Josef (Lukas), the dedicated butler to a womanizing prince (Asther) falls for the elegant young Marie (Landi), when they meet on a train. Assuming her to be a great lady, the manservant also allows Marie to assume that he is a nobleman of the highest rank, setting the stage for dizzying shifts in identities and social ranks. This sly pre-code comedy with a distinctly European flavor was based on an Austrian play that became a Broadway hit when adapted by P.G. Wodehouse.

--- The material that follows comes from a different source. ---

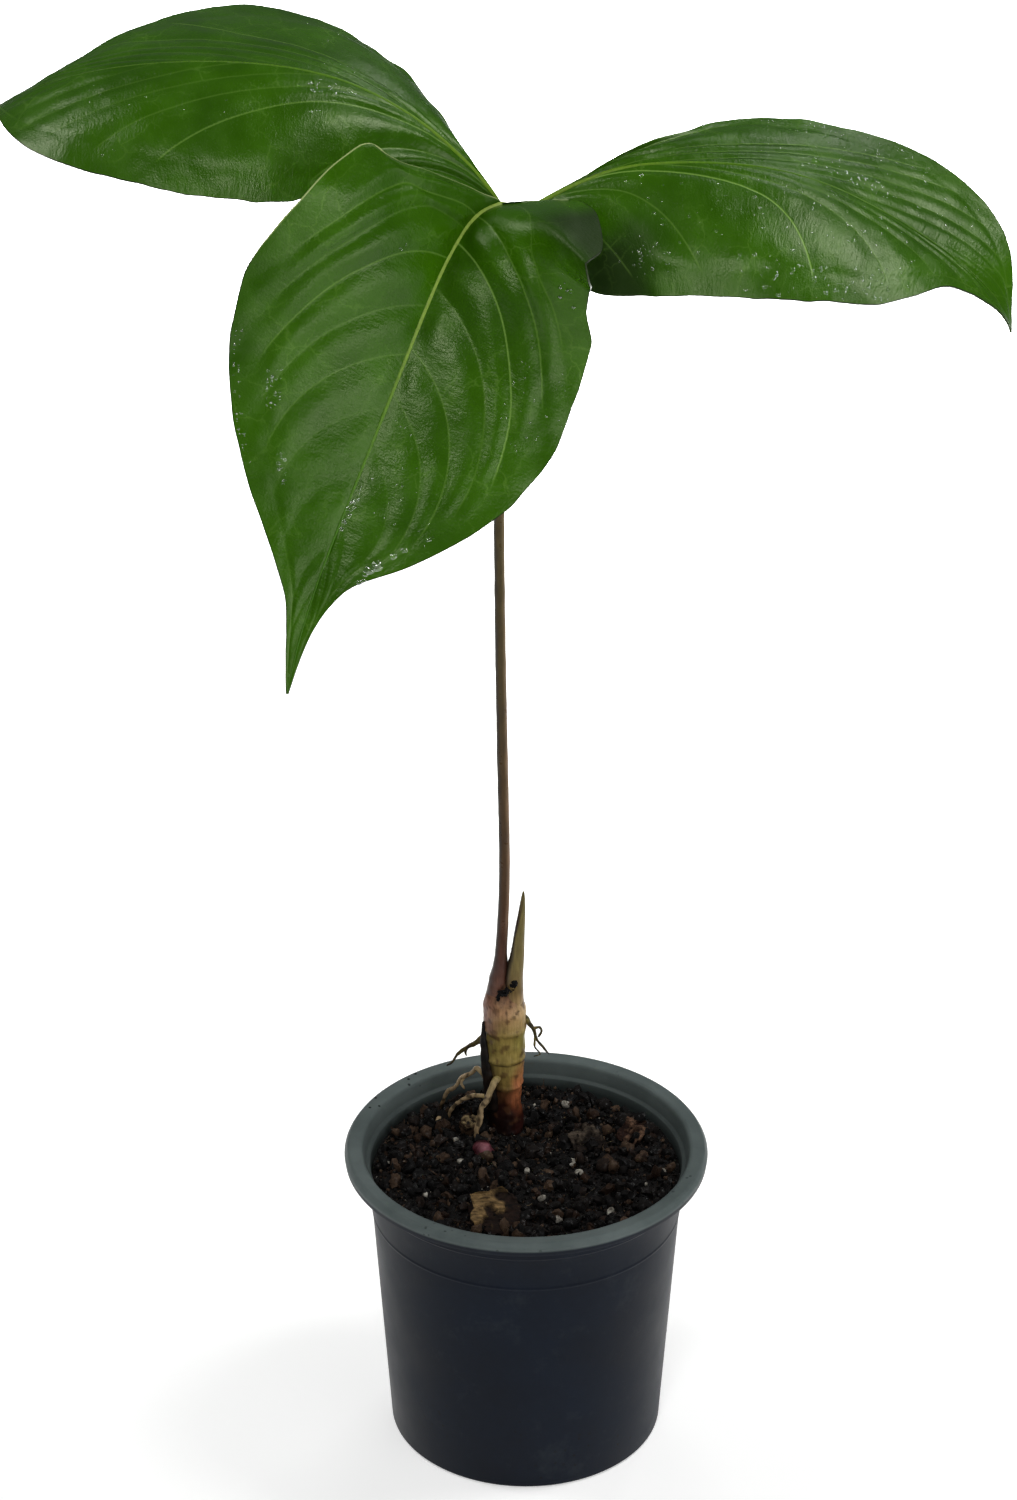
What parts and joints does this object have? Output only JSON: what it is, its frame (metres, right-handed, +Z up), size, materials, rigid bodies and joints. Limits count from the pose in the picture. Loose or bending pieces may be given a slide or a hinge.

Preceded by Oswald the Lucky Rabbit in Grandma’s Pet (1932, 7 min.)

  • Sun., Mar. 24 | 2:00 PM
    Chazen

Two old pals find themselves rivals for the affections of the mysterious Manette (Velez) when all three are trapped in a Canadian cabin during a tremendous blizzard. Wyler’s second talkie features dialogue from John Huston, who received his first ever screen credit for this fun adventure-romance.

  • Sun., Mar. 31 | 2:00 PM
    Chazen

Hailed as the one of the greatest antiwar films of all time, this gripping adaptation of Erich Maria Remarque’s classic WWI novel focuses on the shattering disillusionment of German soldier Paul (Ayres). Universal’s crowning achievement of the early sound era, All Quiet won the Oscar for Best Picture of 1930.

  • Sun., Apr. 14 | 2:00 PM
    Chazen

Intended as a sequel to All Quiet on the Western Front, this story of disillusioned German World War I veterans returning to an altered, unsympathetic home front was infamously compromised prior to its release. Completed after Universal removed the Laemmles from power and Nazi ambassador Georg Gyssling threatened boycotts over the film’s “anti-German” content, the release cut downplayed the climactic courtroom drama and instead emphasized the comedic antics of Summerville. This restoration of James Whale’s original, more trenchant cut is an event eight decades in the making, made possible in this 35mm print restored by the Library of Congress in association with UCLA Film & Television Archive, Universal Studios, and The Film Foundation. Restoration funding provided by The Film Foundation and the Library of Congress at the Academy Film Archive.

  • Sun., Apr. 21 | 2:00 PM
    Chazen

In this sometimes wonderfully sordid melodrama, a carnival hoochie coochie dancer (Nolan) dreams of quitting her job and marrying a naive young man from a wealthy provincial family. Convincingly steeped in its carny milieu, Young Desire’s other prime virtue is the haunting performance by the striking and undervalued Nolan. Preceded by the animated Carnival Capers (1932, 7 min.).

  • Sun., Apr. 28 | 2:00 PM
    Chazen

One of the greatest but least-celebrated movies of the early 30s follows railroad engineer Barney (O’Brien) who escapes from a chain gang after being sentenced for murder. Barney wanders onto a bleak, depression-era landscape where redemption possibly lies in his relationship with another lost soul (Stuart). Worthy of comparison to such masterpieces as I Am a Fugitive from a Chain Gang and Heroes for Sale, Universal’s socially relevant drama is “one of the most radical works – politically and stylistically – to emerge from that adventuresome studio” (Dave Kehr).

  • Sun., May. 5 | 2:00 PM
    Chazen

One of the greatest of all early talkie melodramas, Seed is the story of a discontented writer who abandons his wife and children for an old flame who is now a successful publisher. Director Stahl, after establishing himself with a series of successful silent films that examined marriage and relationships, takes an approach that is “self-effacing to the point of invisibility, and the film is all the more piercing for its simplicity, restraint, and bracing dryness” (Imogen Sara Smith). Print courtesy UCLA Film & Television Archive.